* [WORK TO COMPLETE]
Restate word for word the lines of the data below, from the first through the one that has "fine: Whether the".

* [DATA BLOCK]
· · · · ·

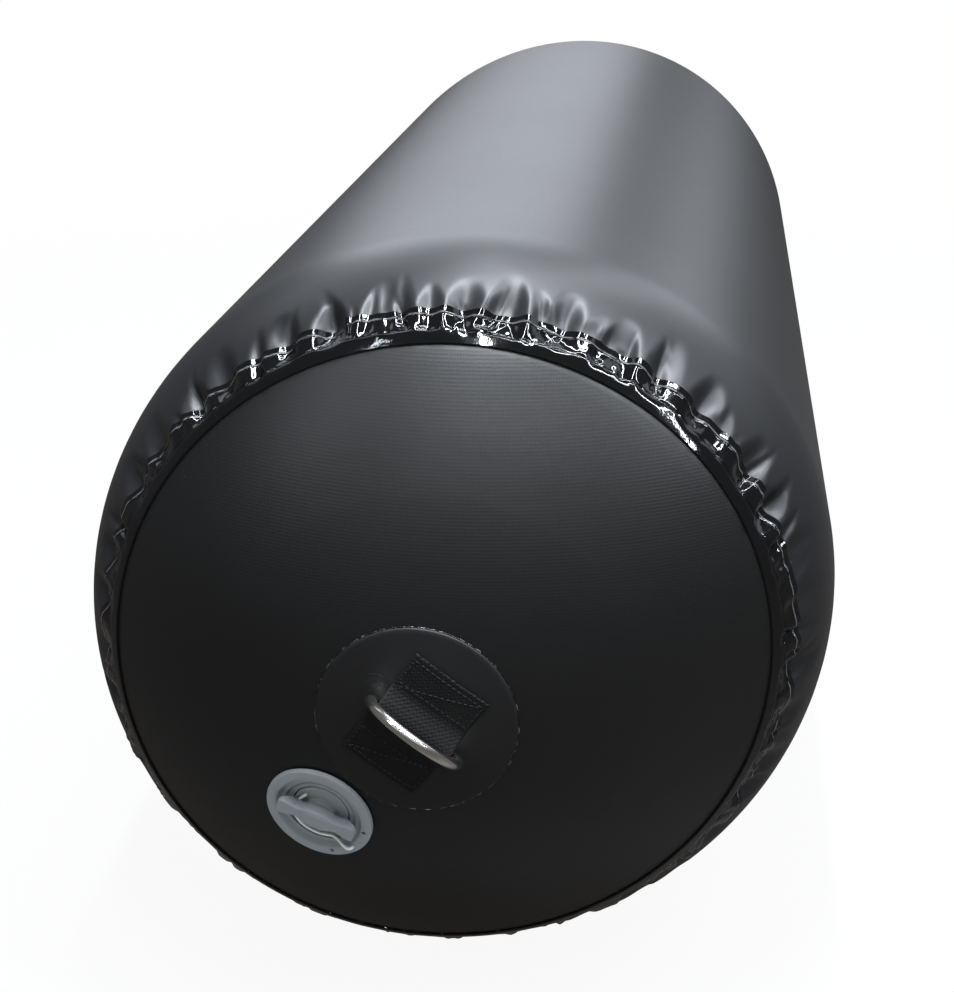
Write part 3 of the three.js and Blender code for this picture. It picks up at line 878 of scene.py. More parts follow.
    def settle(
        self, end: End, s: np.ndarray, theta: np.ndarray, lift: np.ndarray, fine: bool = True
    ) -> np.ndarray:
        """Lays points on the skin.

        Args:
            end: The end from which the arc length counts.
            s: Arc length past the end seam, below zero on the dome.
            theta: Bearing round the axis, from +X towards +Z.
            lift: Height over the skin.
            fine: Whether the small pleats count.

        Returns:
            The points, one row each.
        """
        dome_turn = self.dome_angle + np.minimum(s, 0) / self.dome_radius
        shoulder = np.clip(self.shoulder_turn - s / self.shoulder_radius, 0, self.shoulder_turn)
        on_dome = s <= 0
        past = np.maximum(s - self.shoulder_arc, 0)
        radius = np.where(
            on_dome,
            self.dome_radius * np.sin(dome_turn),
            self.tube_radius - self.shoulder_radius * (1 - np.cos(shoulder)),
        )
        depth = self.shoulder_radius * math.sin(self.shoulder_turn)
        inward = np.where(
            on_dome,
            self.dome_radius * (1 - np.cos(dome_turn)) - self.dome_height,
            depth - self.shoulder_radius * np.sin(shoulder) + past,
        )
        normal_r = np.where(on_dome, np.sin(dome_turn), np.cos(shoulder))
        normal_y = np.where(on_dome, -np.cos(dome_turn), -np.sin(shoulder))
        relief = np.zeros_like(s)
        near = (s > -15 * MM) & (s < self.gather_lengths[1])
        at = (end, s[near], theta[near])
        relief[near] = -self.gathers(*at)
        if fine:
            relief[near] += self.pleats(*at)
        off = lift + relief
        x = (radius + normal_r * off) * np.cos(theta)
        z = (radius + normal_r * off) * np.sin(theta)
        y = end.out * (self.seam_spacing / 2 - inward - normal_y * off)
        return np.c_[x + self.lean * z, y, np.maximum(0, self.axis_height + z + self.lean * x)]

    def dome_y(self, end: End, x: np.ndarray, z: np.ndarray, lift: np.ndarray | float = 0) -> np.ndarray:
        """Gives the dome's Y at a place measured from the fender's axis.

        Args:
            end: The end that is read.
            x: Distance across.
            z: Height over the axis.
            lift: Height over the dome, along Y.

        Returns:
            The Y coordinates.
        """
        shrink = 1 - self.lean**2
        a = (x - self.lean * z) / shrink
        b = (z - self.lean * x) / shrink
        height = np.sqrt(self.dome_radius**2 - a * a - b * b) - (self.dome_radius - self.dome_height)
        return end.out * (self.seam_spacing / 2 + height + lift)


@dataclass(frozen=True)
class ValveSeat:
    """The valve's place in the skin, read from the joint that turns its cap."""

    flange_radius: float = 32 * MM
    running_gap: float = 0.4 * MM
    skin_thickness: float = 1.2 * MM
    barrel_radius: float = 21.5 * MM
    pocket_radius: float = 30.5 * MM
    pocket_depth: float = 32.2 * MM
    flange_top: float = 4.6 * MM

    @property
    def place(self) -> Matrix:
        """The valve's frame: X to its right, Y up its face and Z out of the dome."""
        turn = joint("cap_turn")
        out = Vector(turn["axis"]).normalized()
        right = (Vector((1, 0, 0)) - out * out.x).normalized()
        up = out.cross(right)
        place = Matrix((right, up, out)).transposed().to_4x4()
        place.translation = Vector(turn["pos_m"])
        return place

    def cutter(self) -> bpy.types.Object:
        """Makes the stepped plug that opens the skin for the valve.

        Returns:
            The cutting piece, in its place.
        """
        bore = self.barrel_radius + self.running_gap
        recess = self.flange_radius + self.running_gap
        outline = [
            (0, -self.pocket_depth),
            (self.pocket_radius, -self.pocket_depth),
            (self.pocket_radius, -self.skin_thickness),
            (bore, -self.skin_thickness),
            (bore, 0),
            (recess, 0),
            (recess, 2 * self.flange_top),
            (0, 2 * self.flange_top),
        ]
        plug = Bench.lathe("valve_opening", outline, 160, closed=False)
        plug.data.transform(self.place)
        return plug


@dataclass(frozen=True)
class Bag:
    """The inflated bag: tube and two end discs as one closed skin."""

    skin: Skin
    seat: ValveSeat
    steps: int = 864
    tuck: float = 0.9 * MM
    disc_edge: float = 4 * MM
    valve_span: tuple[float, float] = (50 * MM, 128 * MM)

    def rows(self, end: End) -> list[float]:
        """Gives the arc lengths of one end's rows, from the dome's middle to the tube's middle.

        Args:
            end: The end, of which the front one has closer rows round the valve.

        Returns:
            The arc lengths past the seam.
        """
        skin = self.skin
        longest = skin.gather_lengths[1]
        near, far = (self.valve_span[0] - skin.dome_arc, self.valve_span[1] - skin.dome_arc)
        spans = [
            (-skin.dome_arc, near, 3),
            (near, far, 18 if end is End.FRONT else 4),
            (far, -12 * MM, 3),
            (-12 * MM, 0, 3),
            (0, skin.tape_width, 3),
            (skin.tape_width, longest, 24),
            (longest, skin.shoulder_arc, 6),
            (skin.shoulder_arc, skin.middle, 4),
        ]
        rows = [low + (high - low) * i / count for low, high, count in spans for i in range(count)]
        return [*rows, skin.middle]

    def make(self) -> bpy.types.Object:
        """Builds and dresses the bag.

        Returns:
            The finished piece.
        """
        skin = self.skin
        whole = 2 * (skin.dome_arc + skin.middle)
        flat = [s + skin.dome_arc for s in self.rows(End.FRONT)]
        flat += [whole - skin.dome_arc - s for s in reversed(self.rows(End.REAR)[:-1])]
        bag = Bench.lathe("inflated_skin", [(rho, 0.0) for rho in flat], self.steps, closed=False)
        self.mark_discs(bag, whole)
        Bench.reshape(bag, self.inflate)
        Bench.tidy(bag, merge=2e-6, crease=60)
        uncut = Bench.twin(bag)
        Bench.combine(bag, self.seat.cutter(), "DIFFERENCE")
        Bench.modify(
            bag, "DATA_TRANSFER", object=uncut, use_loop_data=True, data_types_loops={"CUSTOM_NORMAL"},
            loop_mapping="POLYINTERP_NEAREST", use_max_distance=True, max_distance=0.2 * MM,
        )
        bpy.data.objects.remove(uncut)
        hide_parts("fender_body")
        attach(bag, "fender")
        return bag

    def mark_discs(self, bag: bpy.types.Object, whole: float) -> None:
        """Gives the faces of both end discs the second material.

        Args:
            bag: The blank, still flat.
            whole: The length of the whole outline.
        """
        for finish in (SKIN, DISC):
            bag.data.materials.append(finish.material())
        centres = np.empty(3 * len(bag.data.polygons))
        bag.data.polygons.foreach_get("center", centres)
        rho = np.hypot(*centres.reshape(-1, 3)[:, :2].T)
        edge = self.skin.dome_arc + self.disc_edge
        on_disc = (rho < edge) | (rho > whole - edge)
        bag.data.polygons.foreach_set("material_index", on_disc.astype(np.int32))

    def inflate(self, points: np.ndarray) -> np.ndarray:
        """Lays the flat blank on the fender's form.

        Args:
            points: The blank's vertices.

        Returns:
            Their places on the fender.
        """
        skin = self.skin
        rho = np.hypot(points[:, 0], points[:, 1])
        theta = np.arctan2(points[:, 1], points[:, 0])
        half = skin.dome_arc + skin.middle
        from_front = rho <= half
        s = np.where(from_front, rho, 2 * half - rho) - skin.dome_arc
        under_tape = smoothstep(s, 0, 2 * MM) * (1 - smoothstep(s, skin.tape_width - 2 * MM, skin.tape_width))
        lift = -self.tuck * under_tape
        placed = np.empty_like(points)
        for end, mask in ((End.FRONT, from_front), (End.REAR, ~from_front)):
            placed[mask] = skin.settle(end, s[mask], theta[mask], lift[mask])
        return placed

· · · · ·

* [FINISHED ANSWER]
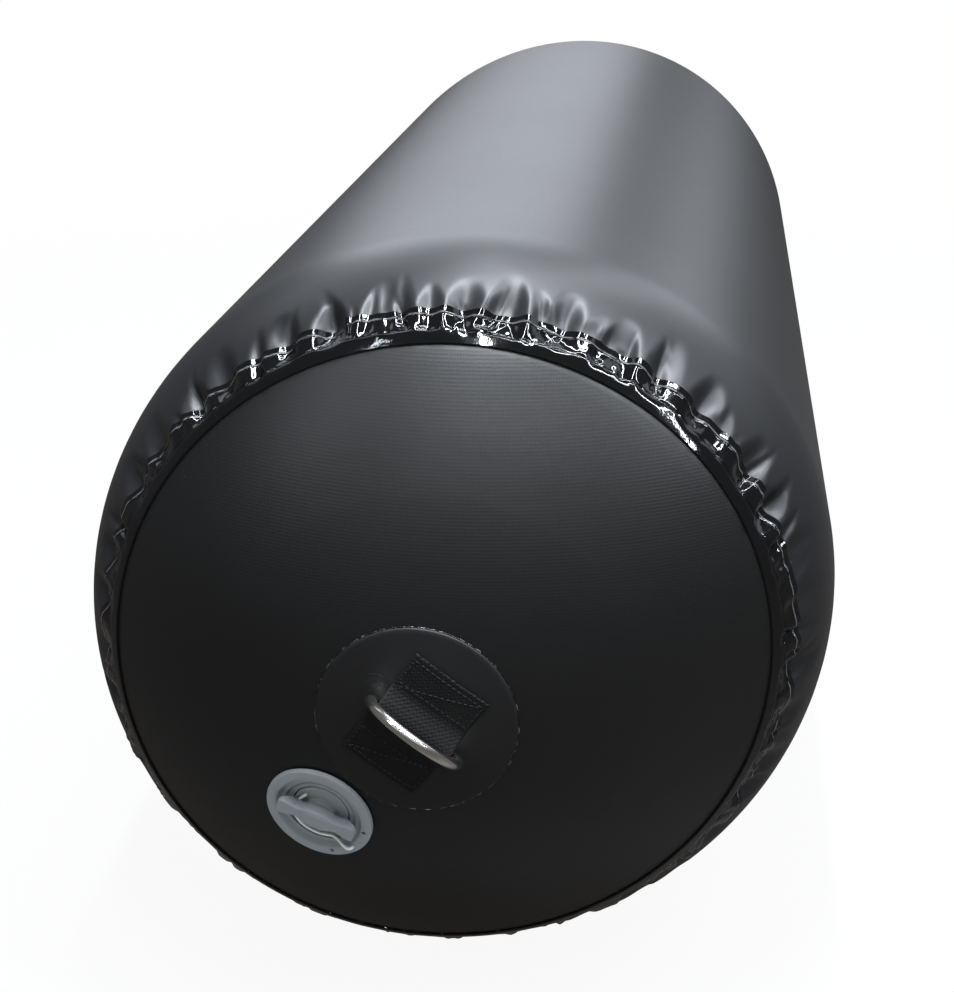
Write part 3 of the three.js and Blender code for this picture. It picks up at line 878 of scene.py. More parts follow.
    def settle(
        self, end: End, s: np.ndarray, theta: np.ndarray, lift: np.ndarray, fine: bool = True
    ) -> np.ndarray:
        """Lays points on the skin.

        Args:
            end: The end from which the arc length counts.
            s: Arc length past the end seam, below zero on the dome.
            theta: Bearing round the axis, from +X towards +Z.
            lift: Height over the skin.
            fine: Whether the small pleats count.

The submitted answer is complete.